WHAT IS EXPECTED:
Reproduce the listing below in its entirety. Change nothing.

Start of DATA

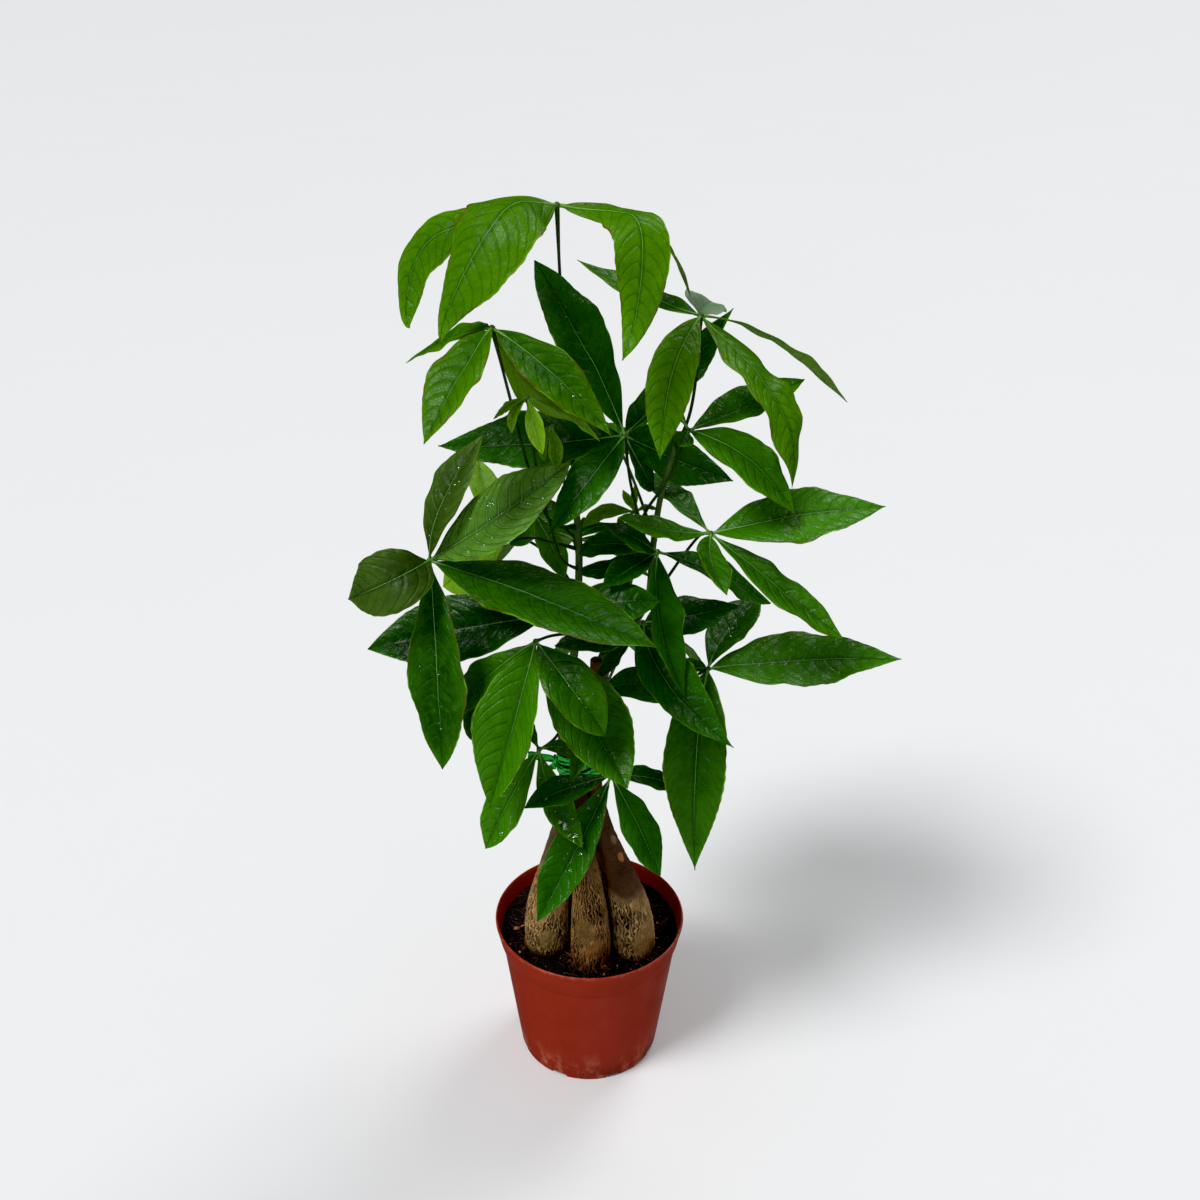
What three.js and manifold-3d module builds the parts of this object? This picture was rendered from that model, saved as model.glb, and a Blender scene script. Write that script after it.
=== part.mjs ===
import * as THREE from 'three';
import { mergeVertices } from 'three/addons/utils/BufferGeometryUtils.js';
import Module from 'manifold-3d';

// A potted money tree: five thick trunks tied at the neck, three leafy shoots, soil and pot.
// Millimetres, +Z up. The origin is the middle of the pot's base, on the floor.
const wasm = await Module();
wasm.setup();

// Pot
const potHeight = 141;
const potRimRadius = 85;
const potBaseRadius = 63.5;
const potWall = 2;
const potLedgeHeight = 115;
const potWallTopRadius = 78.4;
const potBandBottomRadius = 79.6;
const potLipTuck = 0.4;
const potSides = 40;
const notchCount = 8;
const notchWidth = 15;
const notchDepth = 10;
const notchHeight = 3.6;
const firstNotchDegrees = -115;

// Soil
const soilTop = 127;
const soilLump = 1.6;
const soilWaves = { wide: 0.13, deep: 0.17, slant: 0.29 };
const soilRings = [0.9, 0.62, 0.3];
const soilSides = 24;
const gap = 0.35;
const soilWallGap = 0.55;

// Trunks: centre at the soil, full radius, place in the tie, and top
const tieCentre = [-8, -12];
const tieRing = 12;
const tieRadius = 6.7;
const tieLow = 303;
const tieHigh = 329;
const bandHeight = 7;
const bandThickness = 1;
const bandLevels = [308, 318];
const knotSize = { wide: 4, deep: 11 };
const looseEnds = [
  { length: 22, width: 6, height: 316, tilt: 16 },
  { length: 14, width: 6, height: 311, tilt: -22 },
];
const trunkFoot = 62;
const trunkBend = 150;
const trunkTopClear = 8;
const trunkSides = 10;
const trunks = {
  trunk_left: { base: [-38, -23], radius: 19.6, turn: 198, top: [-24, -14, 380] },
  trunk_middle: { base: [1.5, -39], radius: 17.2, turn: -90, top: [-10, -26, 390] },
  trunk_right: { base: [39.7, -28.5], radius: 18.7, turn: -18, top: [5, -8, 410] },
  trunk_back_right: { base: [24, 18], radius: 17, turn: 54, top: [12, 6, 400] },
  trunk_back_left: { base: [-24, 20], radius: 17, turn: 126, top: [-16, 8, 395] },
};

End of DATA

THE OUTPUT:
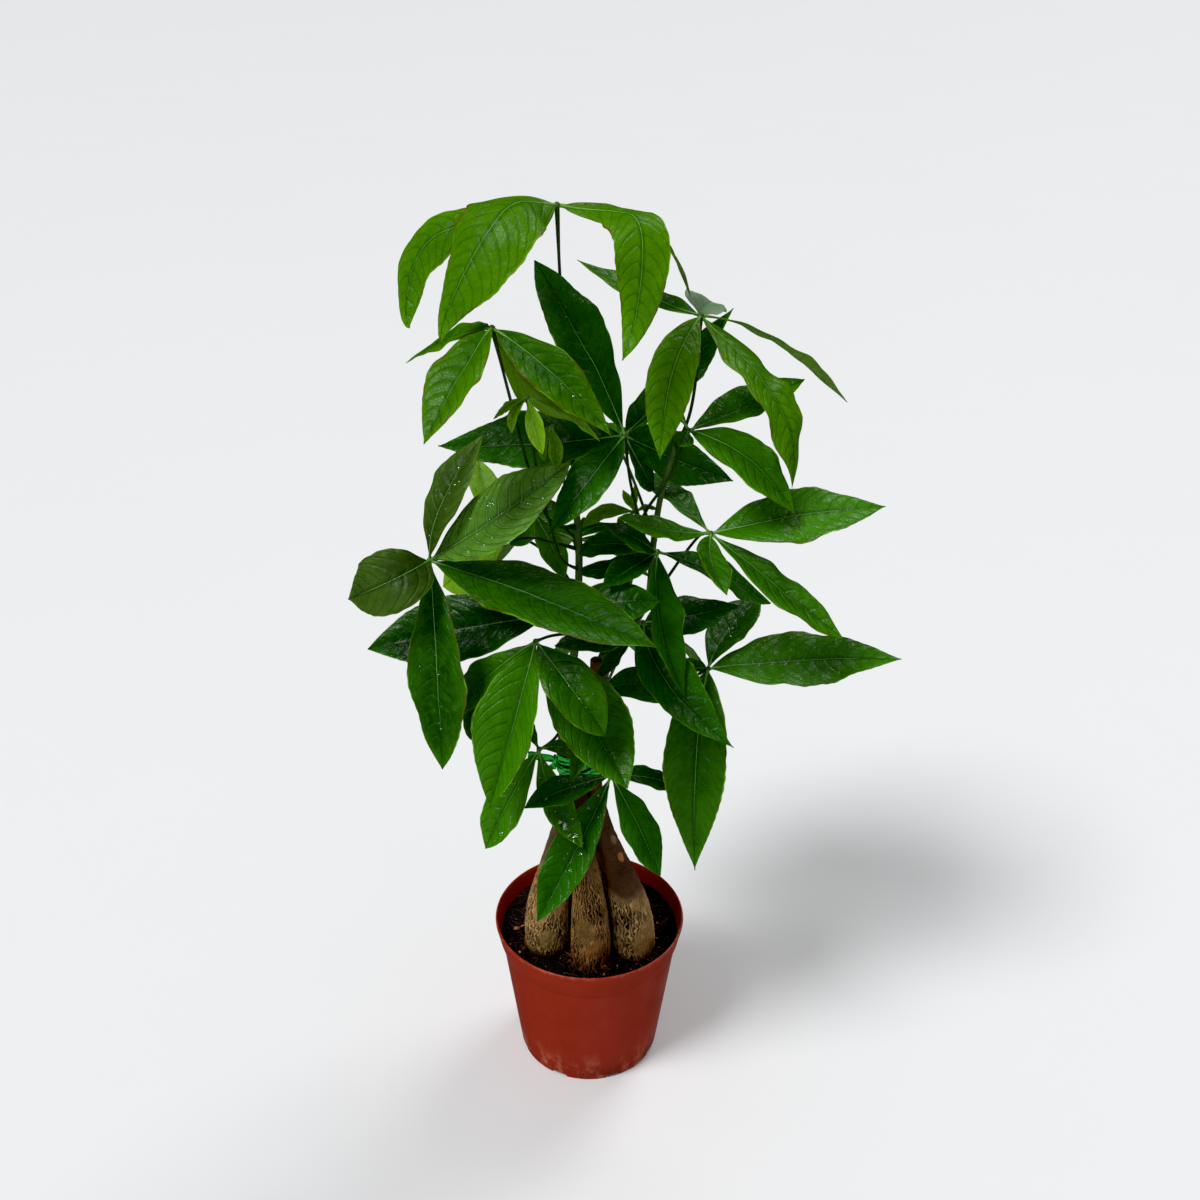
What three.js and manifold-3d module builds the parts of this object? This picture was rendered from that model, saved as model.glb, and a Blender scene script. Write that script after it.
=== part.mjs ===
import * as THREE from 'three';
import { mergeVertices } from 'three/addons/utils/BufferGeometryUtils.js';
import Module from 'manifold-3d';

// A potted money tree: five thick trunks tied at the neck, three leafy shoots, soil and pot.
// Millimetres, +Z up. The origin is the middle of the pot's base, on the floor.
const wasm = await Module();
wasm.setup();

// Pot
const potHeight = 141;
const potRimRadius = 85;
const potBaseRadius = 63.5;
const potWall = 2;
const potLedgeHeight = 115;
const potWallTopRadius = 78.4;
const potBandBottomRadius = 79.6;
const potLipTuck = 0.4;
const potSides = 40;
const notchCount = 8;
const notchWidth = 15;
const notchDepth = 10;
const notchHeight = 3.6;
const firstNotchDegrees = -115;

// Soil
const soilTop = 127;
const soilLump = 1.6;
const soilWaves = { wide: 0.13, deep: 0.17, slant: 0.29 };
const soilRings = [0.9, 0.62, 0.3];
const soilSides = 24;
const gap = 0.35;
const soilWallGap = 0.55;

// Trunks: centre at the soil, full radius, place in the tie, and top
const tieCentre = [-8, -12];
const tieRing = 12;
const tieRadius = 6.7;
const tieLow = 303;
const tieHigh = 329;
const bandHeight = 7;
const bandThickness = 1;
const bandLevels = [308, 318];
const knotSize = { wide: 4, deep: 11 };
const looseEnds = [
  { length: 22, width: 6, height: 316, tilt: 16 },
  { length: 14, width: 6, height: 311, tilt: -22 },
];
const trunkFoot = 62;
const trunkBend = 150;
const trunkTopClear = 8;
const trunkSides = 10;
const trunks = {
  trunk_left: { base: [-38, -23], radius: 19.6, turn: 198, top: [-24, -14, 380] },
  trunk_middle: { base: [1.5, -39], radius: 17.2, turn: -90, top: [-10, -26, 390] },
  trunk_right: { base: [39.7, -28.5], radius: 18.7, turn: -18, top: [5, -8, 410] },
  trunk_back_right: { base: [24, 18], radius: 17, turn: 54, top: [12, 6, 400] },
  trunk_back_left: { base: [-24, 20], radius: 17, turn: 126, top: [-16, 8, 395] },
};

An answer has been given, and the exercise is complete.